27 In his statement of evidence Baumer stated (at [9]):
- “I determined, on the basis of the proposal put to me by the defendant in the documents which are exhibited ay MB3 and MB4 to this statement, that I would enter into the business arrangement proposed in the document of 18 November 2003.”
28 Baumer then gave some confusing evidence on this topic. At p 19 lines 25 - 43, Baumer gave the following evidence:
- “Q. Is it the case that after the contracts were signed on or about 11 March 2004 that you were given the commission statement on a monthly basis for April, May, June and July by Tracey Calimatta, the officer manager?
- A. Around – yes, I did request them around the end of April – April? – I know I requested them prior to handing over the money.
- Q. And you handed over the money, on your evidence, on 3 March, is that correct, 3 March 2004? It’s paragraph 11 of your statement?
- A. Yes, I – can I – I handed over the money on 3 March but I didn’t ask for the statements until after that because there was no reason for me to request the statements until I became suspicious as to what income the business was generating.
- Q. Are you now retracting from your earlier evidence that you asked for the statement before you paid the monies?
- A. Yes. “
29 According to Baumer, it was on 7 May 2004 (after the business agreement was signed) that he spoke to Di Candilo voicing his concerns about the value of the business. (statement of evidence of Baumer [14]).
30 Once again, there was conflicting evidence. This time the issue is when Baumer saw the commission statements. It was open for the Magistrate to accept that Baumer only asked for the commission statements after he signed the agreement. Di Candilo was an accountant. Di Candilo and Baumer had been friends. Baumer’s evidence was that he relied on Di Candilo’s representations. It was open to find that Baumer relied upon Di Candilo’s representations set out in the fax, particularly as he paid the amount of $60,000 being half of the value of the business calculated in that document. That is what the learned Magistrate said, namely that “I am satisfied that the defendant misrepresented the value of the business to the plaintiff. As a result, the plaintiff relied on the defendant’s misrepresentation and paid the sum of $60,000 and executed the agreement.” That is all the Magistrate needed to do. The reasons provided in relation to a finding that there was reliance has been satisfied.
Mitigation
31 Di Candilo submitted that the concept of mitigation is that part of the loss borne by Baumer is due not to the wrong done by Di Candilo but to Baumer’s own actions. According to Di Candilo there was no reasoning given to support the figure of $20,000 as an offset by way of mitigation. It was simply a figure plucked “out of the air”.
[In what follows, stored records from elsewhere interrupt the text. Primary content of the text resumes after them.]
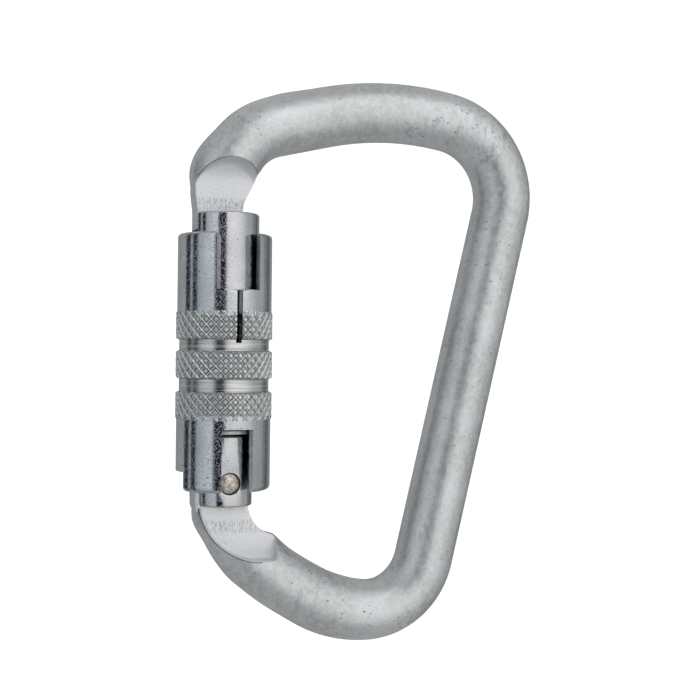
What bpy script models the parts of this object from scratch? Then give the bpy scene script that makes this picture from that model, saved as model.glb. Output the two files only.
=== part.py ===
"""A steel D-shaped locking carabiner with a three-way auto-locking gate.

Metres, +Z up. The gate's axis runs along Z, the spine is on the +X side and the front faces -Y.
The origin is the anchor seat: the inner apex of the top bow. Every piece is modelled from the
centre of the hinge rivet and placed there by its parent empty.
"""

import math

import bmesh
import bpy
from mathutils import Vector

MM = 0.001

# Where the rivet's centre lies, seen from the anchor seat.
RIVET_X = -36.1 * MM
RIVET_Z = -68.4 * MM

# Round bar of the body. The centreline is a line of corners with a bend radius at each inner one.
BAR_RADIUS = 6.0 * MM
BAR_SIDES = 24
BEND_STEP = math.radians(9)
STRAIGHT_STEP = 3.0 * MM
NOSE_START = (0.0, 46.5 * MM)
TOP_LEFT = (0.0, 67.4 * MM)
TOP_CROWN = (33.0 * MM, 75.6 * MM)
TOP_RIGHT = (63.3 * MM, 70.8 * MM)
BOTTOM_RIGHT = (40.4 * MM, -27.0 * MM)
BOTTOM_CROWN = (23.3 * MM, -27.0 * MM)
BOTTOM_LEFT = (0.0, -12.5 * MM)
HINGE_END = (0.0, 0.8 * MM)
BEND_RADII = (12.8 * MM, 65.0 * MM, 15.6 * MM, 13.0 * MM, 23.4 * MM, 23.6 * MM)

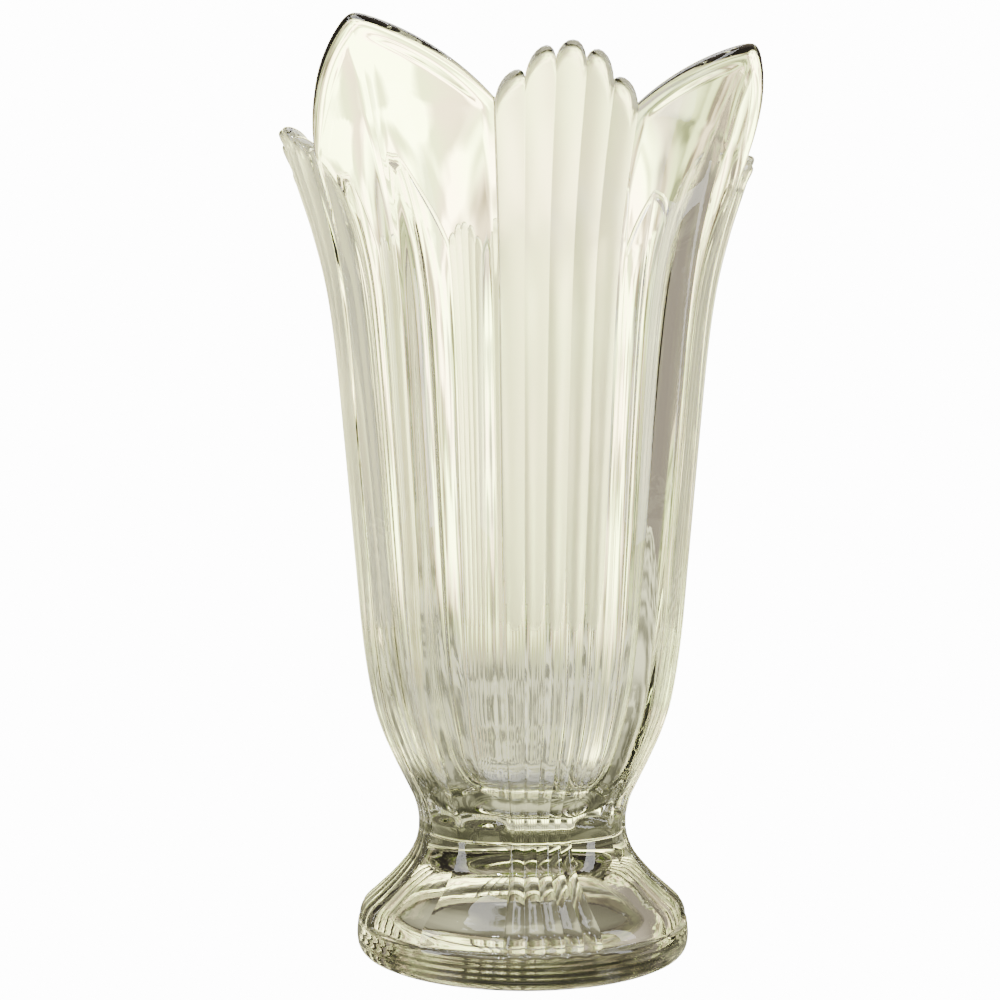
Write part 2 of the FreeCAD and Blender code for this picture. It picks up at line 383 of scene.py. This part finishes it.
# One profile for each angle: under the bowl, up its outside, over its lip and down its inside to the floor
frost_low = frost_foot - frost_zone_below
frost_high = frost_foot + frost_zone_above
columns = []
for angle in angles:
    rim = rim_height(angle)
    below = rim - lip_wall / 2
    lean_out = bowl_outside(angle, below) - bowl_outside(angle, below - lean_reach)
    lean_length = math.hypot(lean_out, lean_reach)
    lean = (lean_out / lean_length, lean_reach / lean_length)
    pull = lip_fullness * (bowl_outside(angle, below) - bowl_inside(angle, below))
    top = rim - lip_rise_share * pull * lean[1]
    stretches = [neck_height, neck_height + neck_zone, frost_low, frost_high, top - rim_zone, top]
    outside = [(bowl_outside(angle, height), height) for height in spaced(stretches, outside_rows)]
    down = spaced([top, top - rim_zone, wall_start], inside_rows)[:-1]
    inside = [(bowl_inside(angle, height), height) for height in down]
    lip = lip_points(outside[-1], inside[0], lean, pull)
    cap = cap_points(outside[0][0], neck_height)
    columns.append(cap + outside + lip + inside + list(reversed(floor_points)))

bowl = turned_mesh("bowl_glass", angles, columns)

# Glass: how it bends light, its colour and ripples, and the satin, slightly milky etch
glass_bending = 1.5
polished_roughness = 0.0
full_clearness = 1.0
clear_colour = (0.985, 0.99, 0.975, 1.0)
body_colour = (0.80, 0.82, 0.68, 1.0)
body_density = 11.0
ripple_scale = 60.0
ripple_detail = 1.0
ripple_drawing = (1.0, 1.0, 0.22)
ripple_strength = 0.12
ripple_depth = 0.001
satin_colour = (0.99, 1.0, 0.97, 1.0)
satin_roughness = 0.30
milky_colour = (0.99, 1.0, 0.93, 1.0)
milky_share = 0.35


def bare_nodes(owner, output_kind):
    """The emptied nodes and the links of a material or a room, and its new output."""
    owner.use_nodes = True
    nodes = owner.node_tree.nodes
    nodes.clear()
    return nodes, owner.node_tree.links, nodes.new(output_kind)


def glass_shader(nodes, colour, roughness, clearness):
    """Glass of one colour, from polished to ground and from clear to cloudy."""
    shader = nodes.new("ShaderNodeBsdfPrincipled")
    shader.inputs["Base Color"].default_value = colour
    shader.inputs["Roughness"].default_value = roughness
    shader.inputs["IOR"].default_value = glass_bending
    shader.inputs["Transmission Weight"].default_value = clearness
    return shader


def noise_node(nodes, links, place, scale, detail):
    """Soft unevenness of one scale over a surface."""
    node = nodes.new("ShaderNodeTexNoise")
    node.inputs["Scale"].default_value = scale
    node.inputs["Detail"].default_value = detail
    links.new(place, node.inputs["Vector"])
    return node.outputs["Fac"]


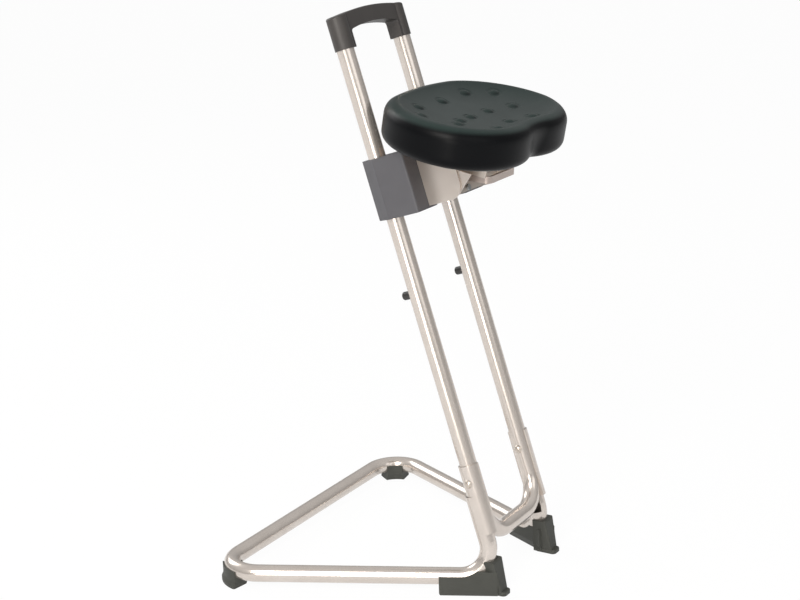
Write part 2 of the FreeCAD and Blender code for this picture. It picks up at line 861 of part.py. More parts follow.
def make_bail():
    """The lever's loop: two arms with eyes on the pivot rod and a cross bar under the seat's notch."""
    half = bail_half_width
    outer = box(-half, half, -bail_reach, 0, -bail_height / 2, bail_height / 2)
    outer = round_edges(outer, bail_corner, lambda edge: is_along(edge, Z_AXIS) and edge.CenterOfMass.y < -1)
    inner_half = half - bail_plate
    room = box(-inner_half, inner_half, -bail_reach + bail_plate, 1, -bail_height, bail_height)
    inner_round = bail_corner - bail_plate
    room = round_edges(room, inner_round, lambda edge: is_along(edge, Z_AXIS) and edge.CenterOfMass.y < -1)
    loop = outer.cut(room)
    for x in (-half, inner_half):
        eye = Part.makeCylinder(bail_eye_d / 2, bail_plate, Vector(x, 0, 0), X_AXIS)
        loop = loop.fuse(eye)
    bore = Part.makeCylinder(pivot_d / 2, 2 * half, Vector(-half, 0, 0), X_AXIS)
    return lever_place(loop.cut(bore))


def finger_span():
    """The side positions of the right finger's two faces."""
    outer = -half_spacing - finger_width / 2
    return outer, outer + finger_width


def make_pivot_rod():
    outer, inner = finger_span()
    rod = Part.makeCylinder(pivot_d / 2, -2 * outer, Vector(outer, 0, 0), X_AXIS)
    return lever_place(rod)


def make_fingers():
    """Cams on the rod's ends that press the lock plates down."""
    outer, inner = finger_span()
    hub_r = pivot_d / 2 + 2.5
    pieces = []
    for x in (outer, -inner):
        hub = Part.makeCylinder(hub_r, finger_width, Vector(x, 0, 0), X_AXIS)
        tip_along = lock_top_at(pivot_out - finger_reach) + clearance + finger_height / 2
        tip = Vector(x, -(pivot_out - finger_reach), tip_along)
        nose = Part.makeCylinder(finger_height / 2, finger_width, tip, X_AXIS)
        start = Vector(x, -pivot_out, pivot_along)
        run = tip - start
        lean_out = Vector(0, -run.z, run.y).normalize()
        arm = prism(
            [
                start + lean_out * (finger_height / 2),
                tip + lean_out * (finger_height / 2),
                tip - lean_out * (finger_height / 2),
                start - lean_out * (finger_height / 2),
            ],
            Vector(finger_width, 0, 0),
        )
        hub.translate(Vector(0, -pivot_out, pivot_along))
        bore = Part.makeCylinder(pivot_d / 2, finger_width, start, X_AXIS)
        pieces.append(lean_back(hub.fuse(arm).fuse(nose).cut(bore)))
    return Part.makeCompound(pieces)


def lock_top_at(out):
    """The tilted lock plate's top surface, at a distance in front of the uprights."""
    return lock_along + (out + lock_hinge_back) * math.tan(math.radians(lock_tilt_deg)) + lock_thickness / 2


def make_lock_plate():
    """The right lock plate: a hole round the upright, tilted so that its edges bite."""
    plate_box = box(
        -half_spacing - lock_out,
        -half_spacing + lock_in,
        -lock_front,
        lock_rear,
        lock_along - lock_thickness / 2,
        lock_along + lock_thickness / 2,
    )
    plate_box = plate_box.common(cover_room(clearance))
    hole = Part.makeCylinder(
        tube_r + lock_hole_gap, 4 * lock_thickness, Vector(-half_spacing, 0, lock_along - 2 * lock_thickness)
    )
    plate_box = plate_box.cut(hole)
    plate_box.rotate(Vector(0, lock_hinge_back, lock_along), X_AXIS, -lock_tilt_deg)
    return lean_back(plate_box)


def make_anchor():
    """The right anchor: a bar between the sleeves with a slot for the lock plate's rear edge."""
    bar_front = tube_r + bush_wall + sleeve_wall + clearance
    bar = box(
        -half_spacing + 1,
        -half_spacing + lock_in,
        bar_front,
        cover_rear - cover_wall - clearance,
        window_low - anchor_lap,
        window_high + anchor_lap,
    )
    slot = box(
        -half_spacing,
        -half_spacing + lock_in + 1,
        bar_front - 1,
        lock_rear + clearance + 0.2,
        lock_along - anchor_slot / 2,
        lock_along + anchor_slot / 2,
    )
    return lean_back(cut_cover_screw_holes(bar.cut(slot)))


def make_cover_screws():
    """Screws through the right cover's inner wall into the anchor."""
    wall_x = -half_spacing + cover_in
    anchor_x = -half_spacing + lock_in
    screws = []
    for along in cover_screw_heights():
        seat = Vector(wall_x, lock_hinge_back, along)
        head = Part.makeCylinder(cover_screw_head_d / 2, cover_screw_head_h, seat, X_AXIS)
        length = wall_x - anchor_x + cover_screw_bite
        shank = Part.makeCylinder(cover_screw_d / 2, length, seat, Vector(-1, 0, 0))
        screws.append(head.fuse(shank))
    return lean_back(Part.makeCompound(screws))


def cover_screw_heights():
    return [window_low - anchor_lap / 2, window_high + anchor_lap / 2]


def cut_cover_screw_holes(shape):
    """Holes for the cover screws, in a piece built round vertical uprights."""
    for along in cover_screw_heights():
        start = Vector(-half_spacing + cover_in + 1, lock_hinge_back, along)
        length = cover_in - lock_in + cover_screw_bite + 2
        shape = shape.cut(Part.makeCylinder(cover_screw_d / 2 + close_fit, length, start, Vector(-1, 0, 0)))
    return shape


def make_spring():
    """The right spring: a coil that holds the lock plate tilted."""
    foot = window_low + clearance
    top = lock_top_at(spring_out) - lock_thickness - clearance - spring_wire
    height = top - foot - spring_wire
    coil_r = (spring_od - spring_wire) / 2
    helix = Part.makeHelix(height / spring_turns, height, coil_r)
    ring = Part.Wire([Part.makeCircle(spring_wire / 2, Vector(coil_r, 0, 0), Y_AXIS)])
    coil = Part.Wire(helix.Edges).makePipeShell([ring], True, True)
    coil.translate(Vector(-half_spacing + spring_in, -spring_out, foot + spring_wire))
    return lean_back(coil)


def both_sides(shape):
    return Part.makeCompound([shape, mirrored(shape)])


def pair(name, shape):
    """Store a right piece and its mirror image as two nodes."""
    nodes[name + "_right"] = shape
    nodes[name + "_left"] = mirrored(shape)


nodes["upright_frame"] = make_uprights()
nodes["base_frame"] = make_base()
nodes["frame_rivets"] = both_sides(make_rivet())
nodes["carrying_handle"] = make_handle()
peg = make_stop_peg()
peg_right = peg.copy()
peg_right.translate(Vector(-half_spacing, 0, 0))
pair("stop_peg", peg_right)
pair("front_shoe", make_front_shoe())
pair("rear_foot", make_rear_foot())
pair("side_cover", make_cover())
pair("cheek_plate", make_cheek())
lower_start = cover_bottom + sleeve_gap
upper_start = cover_top - sleeve_gap - sleeve_length
nodes["lower_sleeves"] = both_sides(make_sleeve(lower_start))
nodes["upper_sleeves"] = both_sides(make_sleeve(upper_start))
nodes["lower_bushes"] = both_sides(make_bush(lower_start, lower_start - bush_flange))
nodes["upper_bushes"] = both_sides(make_bush(upper_start, upper_start + sleeve_length))
nodes["front_web"] = make_front_web()
nodes["lever_stop_screw"] = make_web_screw()
nodes["seat_channel"] = make_channel()
nodes["seat_board"] = seat_place(make_seat_board())
nodes["seat_screws"] = make_seat_screws()
nodes["seat_washers"] = make_seat_washers()
nodes["seat_cushion"] = seat_place(make_seat())
nodes["release_lever"] = make_bail()
nodes["lever_pivot_rod"] = make_pivot_rod()
nodes["release_fingers"] = make_fingers()
pair("lock_plate", make_lock_plate())
pair("lock_anchor", make_anchor())
nodes["lock_springs"] = both_sides(make_spring())
nodes["cover_screws"] = both_sides(make_cover_screws())

# The origin is the middle of the stool's footprint, on the floor
extent = FreeCAD.BoundBox()
for shape in nodes.values():
    extent.add(shape.optimalBoundingBox())
origin_back = (extent.YMin + extent.YMax) / 2

os.makedirs("parts", exist_ok=True)
for name, shape in nodes.items():
    placed = shape.copy()
    placed.translate(Vector(0, -origin_back, 0))
    placed.exportStep("parts/" + name + ".step")
    print(name, len(shape.Solids), "valid" if shape.isValid() else "BROKEN", round(shape.Volume / 1000, 2))
print("origin behind the uprights' foot", round(origin_back, 3))
print("size", round(extent.XLength, 1), round(extent.YLength, 1), round(extent.ZLength, 1), round(extent.ZMin, 3))
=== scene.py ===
# %% [markdown]
# # A perch stool, dressed for a studio photograph
# The stool's steel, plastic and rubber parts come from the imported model, with their places
# and joints settled. This file adds what the eye reads next: the moulded seat with its nubs,
# a finish for each part, the light and the camera. Everything is in metres, and the sitter
# faces -Y.

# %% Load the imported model
import math

import bpy
import bmesh
from mathutils import Matrix, Vector


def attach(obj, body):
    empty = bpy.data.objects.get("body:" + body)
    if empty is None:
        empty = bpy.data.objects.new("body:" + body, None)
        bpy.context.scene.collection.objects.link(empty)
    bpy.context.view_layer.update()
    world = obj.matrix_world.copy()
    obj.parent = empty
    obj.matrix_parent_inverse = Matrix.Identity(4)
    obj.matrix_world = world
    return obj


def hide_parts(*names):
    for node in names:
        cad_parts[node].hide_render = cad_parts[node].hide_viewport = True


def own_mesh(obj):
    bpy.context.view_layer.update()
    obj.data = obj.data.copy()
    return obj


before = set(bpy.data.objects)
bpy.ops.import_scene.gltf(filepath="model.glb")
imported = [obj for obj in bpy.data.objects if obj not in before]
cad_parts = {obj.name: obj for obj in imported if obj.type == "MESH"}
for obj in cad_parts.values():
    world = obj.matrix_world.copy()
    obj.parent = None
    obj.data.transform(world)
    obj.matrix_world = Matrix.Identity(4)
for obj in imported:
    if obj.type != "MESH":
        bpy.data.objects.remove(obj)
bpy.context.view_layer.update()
MM = 0.001

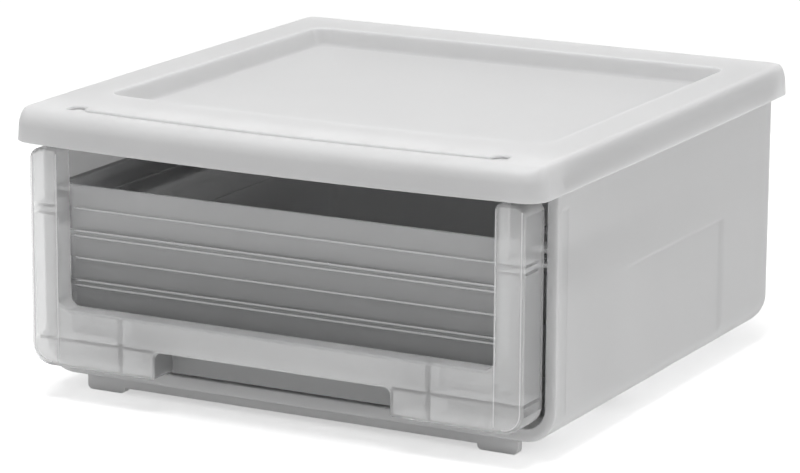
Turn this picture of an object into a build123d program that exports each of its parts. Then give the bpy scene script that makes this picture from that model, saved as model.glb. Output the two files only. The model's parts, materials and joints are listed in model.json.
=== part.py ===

32 Having found misleading conduct, reliance on that conduct, the Magistrate then set about the task of assessing loss or damages caused by that conduct. While the Magistrate used the expression “mitigation”, he stated that as a result of the misrepresentation, Baumer paid the sum of $60,000. In attempting to calculate the loss or damage, the Magistrate was somewhat hampered because as he stated, “I have been greatly hindered by the lack of concrete material on which the various estimations, valuations and work volumes were based. To me it is all vague in the extreme.” While Baumer paid $60,000 he in turn received benefit in that he did earn certain moneys from the agreement. The Magistrate took into account that Baumer did not work as hard as he might have to attract and expand the opportunity he was given by Di Candilo. In reality, the Magistrate was doing the best he could to assess the loss that Baumer suffered. In do so the Magistrate decided that the loss was not the whole of the $60,000 but rather only $40,000. The Magistrate was entitled adopt this approach and it is not one with which this court would interfere.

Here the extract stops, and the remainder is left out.